Vroooooom and Jeff- thank you for your comments. :) Jeff, I have had a chase built to give me the maximum space to lock up type. Could you explain further about the roller bearers- and their need. I am thinking I will need something like that to hand ink them (so that the ink does not roll to the edges of the type. I was considering using the blankets over the type/paper- after setting the roller to a bit over type-high +paper. I will post a picture of the chase I had made tomorrow. Any advise is awesome. As for the “t-bar”, I am kinda familiar with it- as I am a Art Director. My question, is if the marks are made on the furniture (I have wood) that are lower than type high- “how can I line it up with marks on the paper, which will be on the type- and type-high+?

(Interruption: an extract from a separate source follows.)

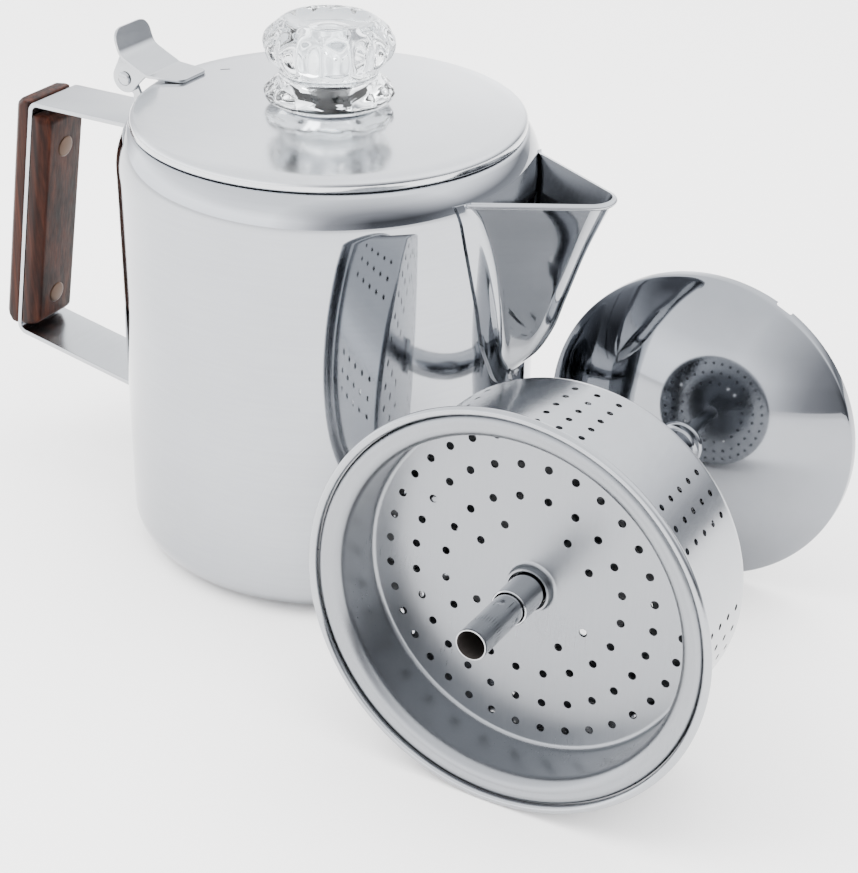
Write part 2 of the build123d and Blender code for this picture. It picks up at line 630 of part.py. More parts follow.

extra info- the chase I had made it half-inch high welded steel, a bit smaller (w) than my 12” wide bed. It is a few inches shorter than the bed length, so that a registration method could be attached at top (maybe?) and because it really can’t print to the end of the bed without become unbalanced. The welded bars do have small holes in them (they were previous scrap-metal). I have considered just using pins, tacks, nails(with short head) to register the paper.

image: Press2.jpg

Press2.jpg

image: Press1.jpg

Press1.jpg

I have also contemplated building up top horizontal bar (and maybe the top portion or the right, vertical bar) of the chase to be just less than type high and then adding cork board to it. Then I could tack paper to it (with the extra .5 in of paper on the top and right). Then I could lock up type starting in the upper right, print, re-register with the pin holes (would have to use marker to mark in cork-board) and then trim the final .5 in of paper on right and top. Thoughts anyone? Thank you all for your time and expertise. :)

Would love to move up to a Vandercook one day (if I can get my hands- and finances on one) ;)

Additional info on roller bearers: I found this- for a poco press. Does anyone have opinions on if this is best for my situation? Or any info on the two sources he quotes.

http://sites.google.com/site/pocoproofpress/inking/roller-bearers

Thank you. :D I love this site- and all the cool people

I started to post a sketch of my simple pin-registration system here…… but since the topic has come up on other discussions as well, I made it a topic all it’s own.

If you’re using maximum chase size for type, the t-bar system will be problematic, though I have done it with lithos by taping chunks of 2x4 to the bed to extend the effective size of the stone (or in this case chase.)
Regarding roller bearers — the way I’ve learned to deal with this requires 2 sets — one set to use when inking to keep the ink off the shoulders of the type. These will get ink on them — when I print relief on the etching press I use 2 strips of varnished plywood on either side of the block to support the roller. You could do the same with 3/4 ply shimmed up to 0.918 with pressboard. I would then do the same on the press bed, making them long enough to be captured by the roller (full length of the press bed.) These stay clean.
Printing goes like this — ink the type on a flat surface using your roller, transfer the chase/form to the press bed and locate it appropriately, lay your paper and roll it through. If you’re doing multiple pass work where registration is important, always run the form through the press in the same direction (i.e. turn it so the top is always nearest the roller.) Print using only the sizing catcher and very light pressure. (Using an old sizing catcher isn’t a bad idea, either…)

PIctures posted (note that the chase is not bolted to the masonite in the picture).

Jeff- thank you for your input. :D

Ops, I never posted a completed image of the chase for my press. I know it is way late… but can maybe help someone else. Thanks again to this great group of print makers.

image: press.jpg

press.jpg

What did you end up using for registration?